The 22 Pitchers to Earn a Grade B Performance Rating for 2013
Henry Owens, A.J. Cole, and Jake Odorizzi each come down a notch from a B+ grade to a B grade. Jimmy Nelson, Vince Velasquez, Pierce Johnson, and Anthony Ranaudo retain their B grades. Six climb up from a B- to a B grade and 9 rise from a C+ rating.
The 39 Pitchers to Earn a Grade B- Performance Rating for 2013
Turning attention to the 39 recipients of a B- performance grade, we find 5 former A- grade recipients: Yordano Ventura, Carlos Martinez, Aaron Sanchez, Andrew Heaney, and James Paxton (a full letter grade drop for this fivesome). Lance McCullers falls here from the B+ ranks and 5 come down from a B grade. Luke Jackson, Allen Webster, Adam Conley, Nick Tropeano, Chris Anderson, Robbie Ray, and Mike Wright hold their B- grades while 21 former C+ recipients climb up a rung to join them.

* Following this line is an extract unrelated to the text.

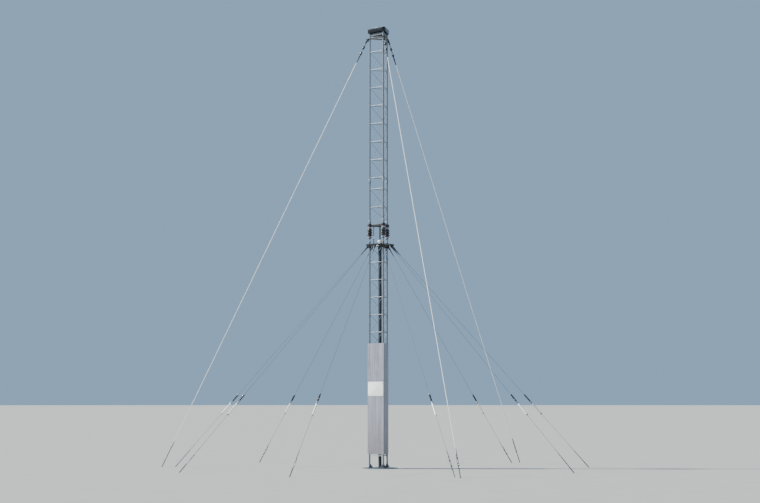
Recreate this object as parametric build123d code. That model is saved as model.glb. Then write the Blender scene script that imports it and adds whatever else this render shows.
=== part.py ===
from build123d import *
from math import atan, cos, degrees, hypot, radians, sin, sqrt
import os

# Guyed lattice mast that works as a short-wave vertical aerial: an earthed lower tower, three post
# insulators at mid height, a live upper tower, a skirt of nine sloping wires and three top guys.
# Millimetres, +Z up. The origin is the centre of the base plate's underside, at ground level.
# The front side faces -Y. The legs stand at 90, 210 and 330 degrees, counted from +X towards +Y.

# Triangular lattice, as stock mast sections come
face_width = 400.0
leg_diameter = 38.1
leg_sides = 12
socket_diameter = 45.0
socket_length = 90.0
rung_diameter = 12.0
brace_diameter = 8.0
bar_sides = 6
seat_gap = 0.25

# Heights of the lower tower
base_plate_thickness = 20.0
lower_rung_start = 278.0
lower_bay_height = 382.0
bottom_section_rungs = 6
middle_section_rungs = 6
top_bay_height = 362.0
lower_top_margin = 18.0

# Heights of the upper tower
frame_depth = 55.0
frame_thickness = 10.0
upper_bay_height = 400.0
short_section_rungs = 2
long_section_rungs = 8
joint_bay_height = 248.0

# Base plate, six-sided, with its bolt circle
base_plate_width = 680.0
base_bolt_circle = 600.0
base_bolt_hole = 22.0
base_bolt_count = 6
base_opening_width = 220.0

# Sheet cladding round the lower tower
cladding_bottom = 310.0
cladding_height = 2400.0
cladding_seam = 1905.0
seam_gap = 3.0
sheet_thickness = 2.0
sheet_lip = 30.0
sheet_clamp_height = 40.0

# Blank sign on the front sheet
sign_width = 440.0
sign_height = 305.0
sign_thickness = 3.0
sign_middle = 1722.0

# Collar at the top of the lower tower: a plate with one flat edge and one lug for each skirt wire
collar_thickness = 12.0
collar_margin = 72.0
collar_opening = 100.0
window_inner = 128.0
window_outer = 236.0
window_narrow = 70.0
window_wide = 190.0

# Post insulators in the gap
stud_diameter = 30.0
stud_length = 147.0
stud_nut_height = 18.0
stud_nut_width = 46.0
cap_diameter = 92.0
cap_sides = 12
cap_height = 44.0
insulator_height = 160.0
insulator_core = 84.0
shed_diameter = 130.0
shed_count = 3
shed_rim = 7.0
shed_slope = 26.0

# Arc gap beside the front left insulator
horn_diameter = 16.0
horn_sides = 8
horn_offset = 118.0
horn_gap = 70.0
horn_stand = 120.0
horn_foot_diameter = 32.0
horn_foot_height = 14.0

# Feed line on the axis
feed_pipe_diameter = 74.0
feed_sides = 20
feed_collet_diameter = 92.0
feed_collet_length = 110.0
feed_flange_diameter = 220.0
feed_flange_thickness = 16.0
end_seal_diameter = 118.0
end_seal_height = 92.0
end_seal_shoulder = 46.0
end_seal_knee_height = 80.0
end_seal_knee_diameter = 94.0
terminal_diameter = 34.0
terminal_height = 16.0
strap_width = 32.0
strap_thickness = 3.0
strap_angle = -49.0
tongue_reach = 18.0

# Top of the mast, from the last section upwards
stub_height = 387.0
guy_plate_thickness = 12.0
guy_plate_rise = 175.0
guy_lug_offset = 62.0
ring_rise = 46.0
ring_depth = 65.0
ring_thickness = 8.0
top_cap_depth = 92.0
top_cap_wall = 6.0
corner_reach = 45.0

# Lug, fork and pin that hold each stay
lug_thickness = 10.0
lug_reach = 42.0
lug_depth = 54.0
lug_hole_inset = 20.0
pin_diameter = 14.0
pin_sides = 8
pin_head_width = 22.0
pin_head_height = 6.0
fork_gap = 1.0
fork_cheek = 6.0
fork_width = 30.0
fork_back = 15.0
fork_throat = 34.0
fork_length = 62.0
stay_sides = 8
wire_sides = 6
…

The 108 Pitchers to Earn a Grade C+ Performance Rating for 2013
We’ve reached the C+ performers now with one A grade prospect still on the lam. Surprisingly, the rogue grade A hurler doesn't surface until the 63% Performance Percentile. Despite Archie Bradley’s minuscule 1.97 AA ERA, a 1 standard deviation (SD) below league-average control rating and a half SD below average rating on batted balls offset his 1 SD above league-average strikeout rating and pulled his overall performance grade down for that portion of his campaign to slightly under league norms (49% performance percentile).
And below are the final 54 of the 204 pitchers evaluated.

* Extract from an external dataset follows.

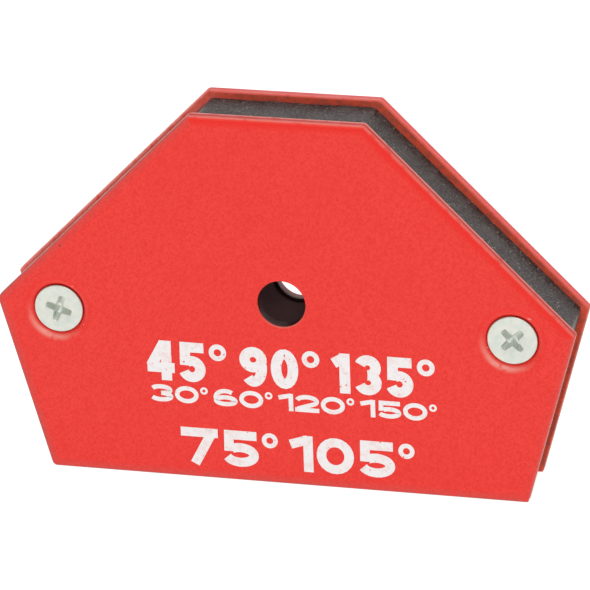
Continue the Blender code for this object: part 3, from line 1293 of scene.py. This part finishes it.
@dataclass
class FerriteBlock(Piece):
    """Pressed and ground ferrite block, poled through its thickness."""

    finish = Ferrite()
    layout: Layout
    side: Side
    edge: float = 0.7 * MM
    chip: float = 0.12 * MM
    chip_size: float = 1.4 * MM
    chip_spread: float = 6.0

    @property
    def node(self) -> str:
        """The CAD node that the block stands for."""
        return f"ferrite_magnet_{self.side.name.lower()}"

    def build(self) -> bpy.types.Object:
        """Builds the block with chamfered, slightly chipped edges.

        Returns:
            The block.
        """
        low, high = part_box(self.node)
        size = Vector((high.x - low.x, 2 * self.layout.inner, high.z - low.z))
        work = bmesh.new()
        bmesh.ops.create_cube(work, size=1.0)
        bmesh.ops.scale(work, vec=size, verts=work.verts)
        bmesh.ops.bevel(
            work, geom=work.edges[:], offset=self.edge, segments=2, profile=0.4, affect="EDGES")
        bmesh.ops.subdivide_edges(work, edges=work.edges[:], cuts=5, use_grid_fill=True)
        bmesh.ops.translate(work, vec=(low + high) / 2, verts=work.verts)
        bmesh.ops.recalc_face_normals(work, faces=work.faces)
        work.normal_update()
        moved = []
        for vert in work.verts:
            off_flat = 1.0 - max(abs(part) for part in vert.normal)
            dent = max(0.0, noise.noise(vert.co / self.chip_size)) * min(1.0, off_flat * self.chip_spread)
            moved.append(vert.co - vert.normal * dent * self.chip)
        for vert, place in zip(work.verts, moved):
            vert.co = place
        name = f"ferrite_block_{self.side.name.lower()}"
        mesh = close_mesh(work, name)
        mesh.shade_smooth()
        mesh.set_sharp_from_angle(angle=math.radians(30.0))
        return add_to_scene(name, mesh)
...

With the second half of them, awarding a C+ performance grade seems rather generous; the likes of Tyler Matzek, Trevor Bauer, and Daniel Corcino would have earned F grades or thereabouts had their performance been ranked versus minor league starters in general.
The Pitchers Whose 2013 Performance Grades Most Trailed Their Pre-2014 Prospect Ranking Grades
These 15 would stand to be among 2013's most underperforming starting pitcher prospects or perhaps even today's most overrated starting pitcher prospects, per this exercise. Each of their performance grades was at least a full letter lower than their prospect grade.
The Pitchers Whose 2013 Performance Grades Most Exceeded Their Pre-2014 Prospect Ranking Grades
These 13 would stand to be among 2013's most overperforming starting pitcher prospects or perhaps even today's most underrated starting pitcher prospects, per this exercise.
At the left, I have listed the 15 pitchers who had at least a one full letter lower performance grade than John's pre-2014 prospect grade. The group to the right includes the 15 best 2013 performers of the 204 re-ranked pitchers according to the statistical evaluation system. So which group of 15 pitchers would you prefer to have in your hypothetical farm system?